Sawyer begins his study of the derivative by looking at velocity. He describes the difference between average and instanteous velocity. He shows that instanteous velocity, the derivative of the position function, can be obtained as the limit of the average velocities as the time interval approaches zero. Sawyer then defines the derivative as the slope of the tangent line to a curve at a point, provided it exists. He shows that this definition is equivalent to the first. To keep things simple, he confines his attention to polynomial functions and reciprocal powers of the variable.
Sawyer uses his results to show how the derivative can be used to describe acceleration, curvature, and the behavior of graphs. The final chapters describe, without going into detail, how (integral) calculus can be used to compute areas and volumes and how calculus can lead to nonintuitve results.
Sawyer employs many diagrams and well-chosen examples to show why the formulas that he derives are reasonable. However, I think that formal definitions and proofs would have made his arguments far more convincing. Sawyer stresses conceptual understanding of the derivative, but the exercises, for which answers are provided in the back of the text, consist mostly of repetitive applications of the formulas he derives in his exposition.
The material in this text is covered in good calculus texts, making this text superfluous for students taking calculus. It is best suited to students who want to understand the basic concepts of calculus without having to deal with the formal machinery of calculus.
Rating:  Summary: easy guide to difficult calculus Review: When I was reading this book all along, I felt comfortable. I heard it as if my grandfather told an interesting story. When the story was over, I became a real university student. I had learned a vacant caculus, but I have known that the calculus 'is' our life.

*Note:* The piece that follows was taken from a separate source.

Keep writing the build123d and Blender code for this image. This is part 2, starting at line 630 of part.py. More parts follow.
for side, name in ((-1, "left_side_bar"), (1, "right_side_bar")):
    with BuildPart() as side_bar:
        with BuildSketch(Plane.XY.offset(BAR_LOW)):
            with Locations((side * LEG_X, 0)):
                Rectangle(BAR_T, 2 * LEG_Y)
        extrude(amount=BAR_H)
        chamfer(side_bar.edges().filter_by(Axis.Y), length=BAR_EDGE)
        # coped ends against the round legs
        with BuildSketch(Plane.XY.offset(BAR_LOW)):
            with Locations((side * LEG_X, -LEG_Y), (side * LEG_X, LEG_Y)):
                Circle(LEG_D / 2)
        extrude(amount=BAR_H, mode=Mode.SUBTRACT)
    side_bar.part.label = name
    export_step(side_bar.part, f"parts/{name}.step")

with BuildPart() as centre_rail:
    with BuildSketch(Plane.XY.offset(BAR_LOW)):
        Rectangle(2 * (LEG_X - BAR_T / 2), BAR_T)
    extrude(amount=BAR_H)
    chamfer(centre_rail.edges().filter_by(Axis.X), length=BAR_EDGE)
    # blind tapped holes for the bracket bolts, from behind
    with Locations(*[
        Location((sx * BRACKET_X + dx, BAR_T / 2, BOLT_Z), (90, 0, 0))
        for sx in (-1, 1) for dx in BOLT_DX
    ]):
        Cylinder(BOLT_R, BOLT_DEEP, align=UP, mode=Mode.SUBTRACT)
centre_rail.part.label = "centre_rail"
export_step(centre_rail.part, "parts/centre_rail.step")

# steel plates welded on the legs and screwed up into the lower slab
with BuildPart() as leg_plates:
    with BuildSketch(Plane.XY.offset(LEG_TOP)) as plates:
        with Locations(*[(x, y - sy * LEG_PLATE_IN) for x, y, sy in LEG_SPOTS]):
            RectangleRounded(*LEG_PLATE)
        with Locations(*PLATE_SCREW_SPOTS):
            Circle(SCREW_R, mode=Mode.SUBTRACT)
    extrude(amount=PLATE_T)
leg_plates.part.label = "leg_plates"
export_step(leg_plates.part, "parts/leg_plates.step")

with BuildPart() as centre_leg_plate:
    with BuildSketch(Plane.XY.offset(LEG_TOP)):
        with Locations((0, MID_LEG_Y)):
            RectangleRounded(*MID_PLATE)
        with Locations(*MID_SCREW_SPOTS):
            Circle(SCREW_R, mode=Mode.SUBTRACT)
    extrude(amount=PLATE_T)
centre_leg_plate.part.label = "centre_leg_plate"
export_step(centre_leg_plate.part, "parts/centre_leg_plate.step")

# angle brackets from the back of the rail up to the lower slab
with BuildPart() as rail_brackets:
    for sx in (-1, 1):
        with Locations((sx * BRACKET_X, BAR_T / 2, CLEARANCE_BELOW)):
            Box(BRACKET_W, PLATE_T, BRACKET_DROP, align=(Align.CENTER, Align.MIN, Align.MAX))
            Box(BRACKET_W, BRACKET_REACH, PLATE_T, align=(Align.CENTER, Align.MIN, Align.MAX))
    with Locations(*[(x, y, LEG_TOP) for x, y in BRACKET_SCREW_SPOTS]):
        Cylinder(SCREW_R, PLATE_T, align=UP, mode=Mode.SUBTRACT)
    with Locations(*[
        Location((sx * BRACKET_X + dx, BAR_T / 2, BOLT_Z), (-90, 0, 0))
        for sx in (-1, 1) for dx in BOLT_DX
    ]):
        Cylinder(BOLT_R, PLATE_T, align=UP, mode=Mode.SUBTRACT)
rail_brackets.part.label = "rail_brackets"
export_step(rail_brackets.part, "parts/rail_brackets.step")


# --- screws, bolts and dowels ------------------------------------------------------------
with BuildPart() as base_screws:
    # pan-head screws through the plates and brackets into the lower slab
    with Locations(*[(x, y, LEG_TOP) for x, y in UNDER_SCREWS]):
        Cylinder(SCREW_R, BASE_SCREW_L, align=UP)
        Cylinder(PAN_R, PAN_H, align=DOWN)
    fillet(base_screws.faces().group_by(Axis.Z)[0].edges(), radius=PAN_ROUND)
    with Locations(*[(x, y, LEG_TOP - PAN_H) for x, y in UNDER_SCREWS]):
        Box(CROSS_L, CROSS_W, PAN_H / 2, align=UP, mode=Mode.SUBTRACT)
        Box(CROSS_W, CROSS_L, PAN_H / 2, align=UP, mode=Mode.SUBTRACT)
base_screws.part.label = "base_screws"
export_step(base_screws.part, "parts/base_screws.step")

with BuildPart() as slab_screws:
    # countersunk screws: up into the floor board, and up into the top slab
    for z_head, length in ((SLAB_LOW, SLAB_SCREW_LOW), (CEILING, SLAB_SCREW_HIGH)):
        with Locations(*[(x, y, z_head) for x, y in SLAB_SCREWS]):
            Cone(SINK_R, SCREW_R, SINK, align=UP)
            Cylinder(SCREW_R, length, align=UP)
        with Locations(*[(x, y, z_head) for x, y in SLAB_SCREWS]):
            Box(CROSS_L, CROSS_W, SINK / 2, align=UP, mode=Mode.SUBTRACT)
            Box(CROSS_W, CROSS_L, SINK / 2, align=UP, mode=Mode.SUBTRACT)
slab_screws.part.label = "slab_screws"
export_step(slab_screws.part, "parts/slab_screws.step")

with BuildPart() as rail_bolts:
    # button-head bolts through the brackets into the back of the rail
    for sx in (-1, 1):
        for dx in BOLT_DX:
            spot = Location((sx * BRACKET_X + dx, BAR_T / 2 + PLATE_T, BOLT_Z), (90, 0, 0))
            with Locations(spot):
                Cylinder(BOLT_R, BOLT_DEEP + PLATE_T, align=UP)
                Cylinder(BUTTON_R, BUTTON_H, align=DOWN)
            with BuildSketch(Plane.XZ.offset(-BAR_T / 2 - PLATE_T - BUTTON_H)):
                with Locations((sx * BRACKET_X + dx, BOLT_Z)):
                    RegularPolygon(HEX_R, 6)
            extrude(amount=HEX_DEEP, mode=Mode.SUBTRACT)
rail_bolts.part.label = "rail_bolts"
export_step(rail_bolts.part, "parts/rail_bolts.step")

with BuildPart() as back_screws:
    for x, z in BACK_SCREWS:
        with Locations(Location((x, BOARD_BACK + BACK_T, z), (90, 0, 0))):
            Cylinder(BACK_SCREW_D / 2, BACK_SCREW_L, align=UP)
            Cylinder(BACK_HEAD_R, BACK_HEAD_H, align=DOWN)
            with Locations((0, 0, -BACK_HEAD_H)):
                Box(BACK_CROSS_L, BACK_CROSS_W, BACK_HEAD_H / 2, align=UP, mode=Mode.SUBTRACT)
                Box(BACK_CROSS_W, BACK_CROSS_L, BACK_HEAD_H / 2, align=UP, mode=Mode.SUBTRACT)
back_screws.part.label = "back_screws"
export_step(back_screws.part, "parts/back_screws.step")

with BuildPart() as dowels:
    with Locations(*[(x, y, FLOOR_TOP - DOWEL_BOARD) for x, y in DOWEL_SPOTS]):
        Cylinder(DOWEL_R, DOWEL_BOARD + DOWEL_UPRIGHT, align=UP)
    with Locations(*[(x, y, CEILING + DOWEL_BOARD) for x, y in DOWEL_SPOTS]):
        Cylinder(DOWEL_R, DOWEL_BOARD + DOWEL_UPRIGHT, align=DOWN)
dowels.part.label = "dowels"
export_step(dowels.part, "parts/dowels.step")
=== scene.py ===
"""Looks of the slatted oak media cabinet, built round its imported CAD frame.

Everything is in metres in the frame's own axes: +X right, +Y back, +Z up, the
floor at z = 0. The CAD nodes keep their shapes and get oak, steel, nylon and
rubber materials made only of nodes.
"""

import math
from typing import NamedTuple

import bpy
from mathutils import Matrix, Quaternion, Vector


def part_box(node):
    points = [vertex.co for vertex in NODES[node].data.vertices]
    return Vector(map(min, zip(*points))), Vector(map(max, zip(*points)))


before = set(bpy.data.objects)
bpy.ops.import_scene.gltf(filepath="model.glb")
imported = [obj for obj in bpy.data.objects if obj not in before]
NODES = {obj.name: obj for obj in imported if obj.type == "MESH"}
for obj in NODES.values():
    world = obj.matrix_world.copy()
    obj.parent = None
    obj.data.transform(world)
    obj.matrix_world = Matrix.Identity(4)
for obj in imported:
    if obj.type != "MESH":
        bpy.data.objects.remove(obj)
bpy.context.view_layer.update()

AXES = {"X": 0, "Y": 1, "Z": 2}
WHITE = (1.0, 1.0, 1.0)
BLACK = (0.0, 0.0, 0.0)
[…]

Rating:  Summary: Mathematics of calculus, made simple. Really! Review: Whenever I teach calculus, my emphasis is always on the fact that the basic ideas of calculus can be understood by almost anyone. While I am not always successful in proving this to the students, Sawyer certainly would be. His explanations of the basics of a derivative are the clearest, most understandable that I have ever seen. There are many diagrams, and each one has a specific purpose and they are well integrated into the textual explanations. This is not a book that you could use to teach a college calculus course. The mandatory epsilons and deltas that form the backbone of basic calculus are mentioned only as an incidental. Sawyer sets out to explain the foundation ideas of calculus in terms of everyday occurrences and for that reason it is better suited to someone who is curious about calculus. However, it could be used as a supplemental text in the foundations of science, as calculus is used in all areas of change, which describes almost all of nature. While the notation of mathematics is concise, abstract and often appears esoteric, many of the ideas expressed in that notation are quite easy to follow. In this book, Sawyer explains what calculus is all about in terms that anyone who understands motion can follow. There needs to be more people like him writing books like this.